The only difference being slow puts you at half normal speed all the time. Grease puts you at half normal speed only if you move within or through it.

Ssyvan wrote:


It costs 10' to move into a square of grease. By extension you can't 5' step into Grease because it costs 10' to get into.

No it doesn't say it works like that. It says your speed is halved within grease. Which as far as determining total distance that could be moved they would amount to the same thing. But difficult terrain/hampered movement is not the same thing as halved speed.

Note that grease is missing a critical component to make it work like I think it should.

Web wrote:


The entire area of the web is considered difficult terrain

or

Entangle wrote:


The entire area of effect is considered difficult terrain while the effect lasts.

I personally think that missing text is an oversight. But the rules text is was what it is. Without that text, grease is not difficult terrain - which in turn means it does not affect the 5' step.

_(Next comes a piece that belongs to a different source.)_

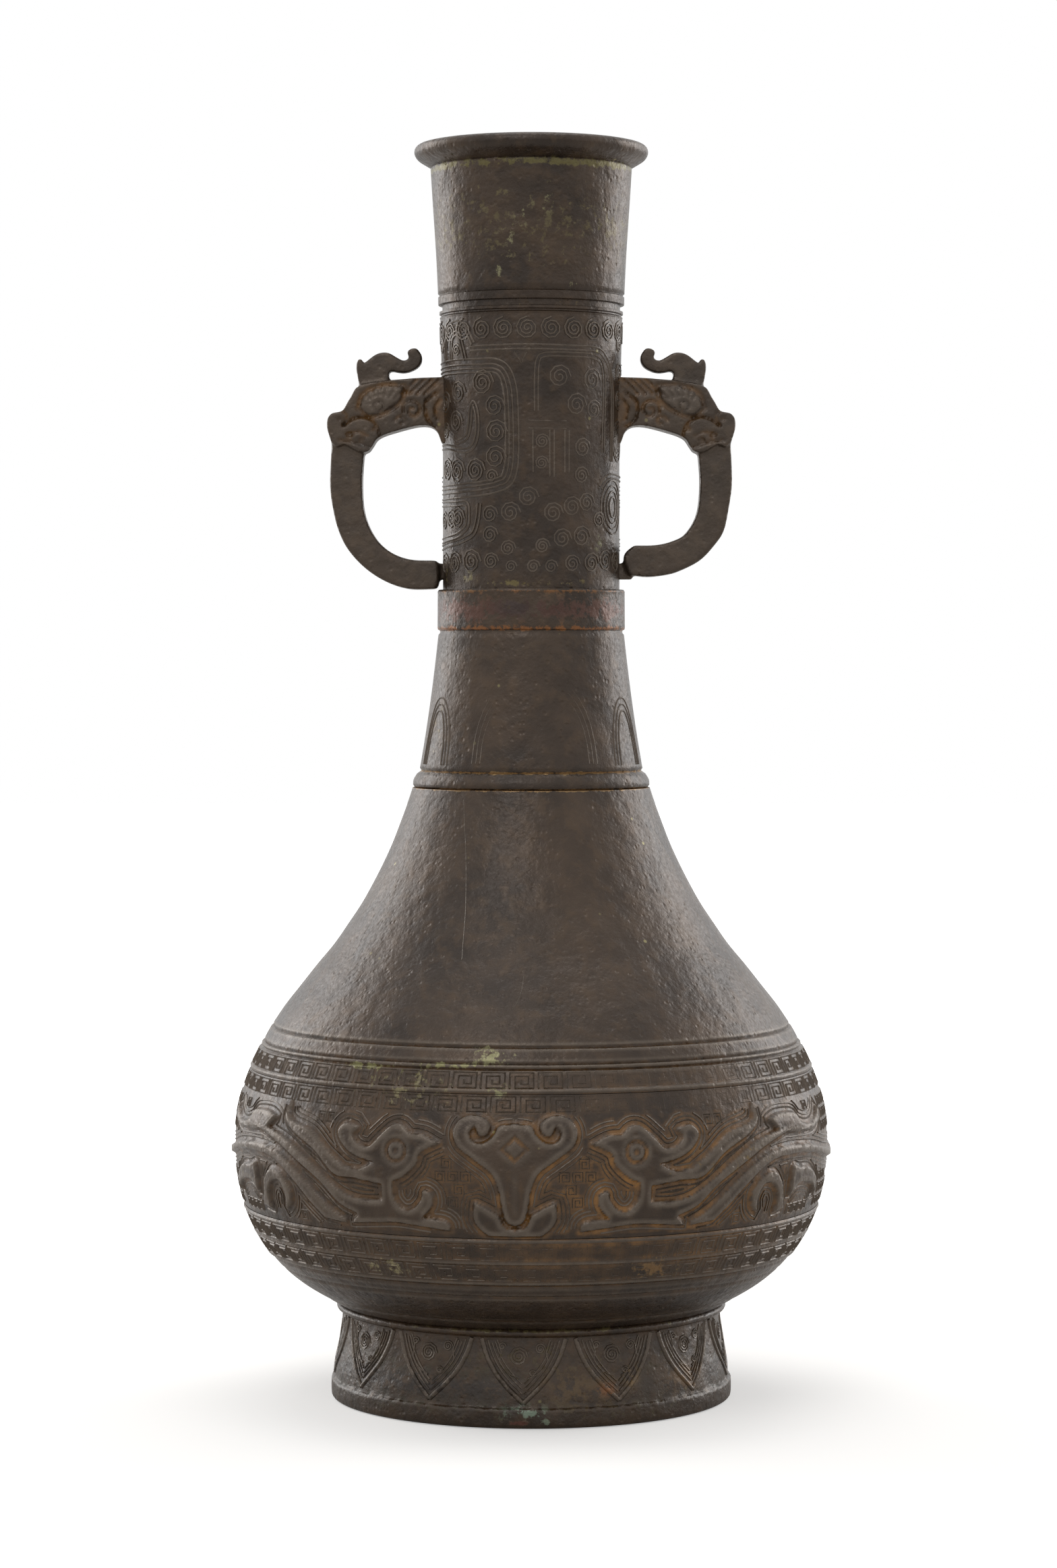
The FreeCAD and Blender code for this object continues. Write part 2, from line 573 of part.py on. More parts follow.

It still costs 10' to move into Grease and 5' step only moves you 5', by extension you can't 5' step into it. However, you can still 5' step to any square around you that would cost 5' to move in to.

The confusing part is knowing how much movement it costs to move out of Grease. The way it is written implies it should cost 10', and I think it should. But, that goes against the spirit of the rules in all other situations where hampered movement comes up.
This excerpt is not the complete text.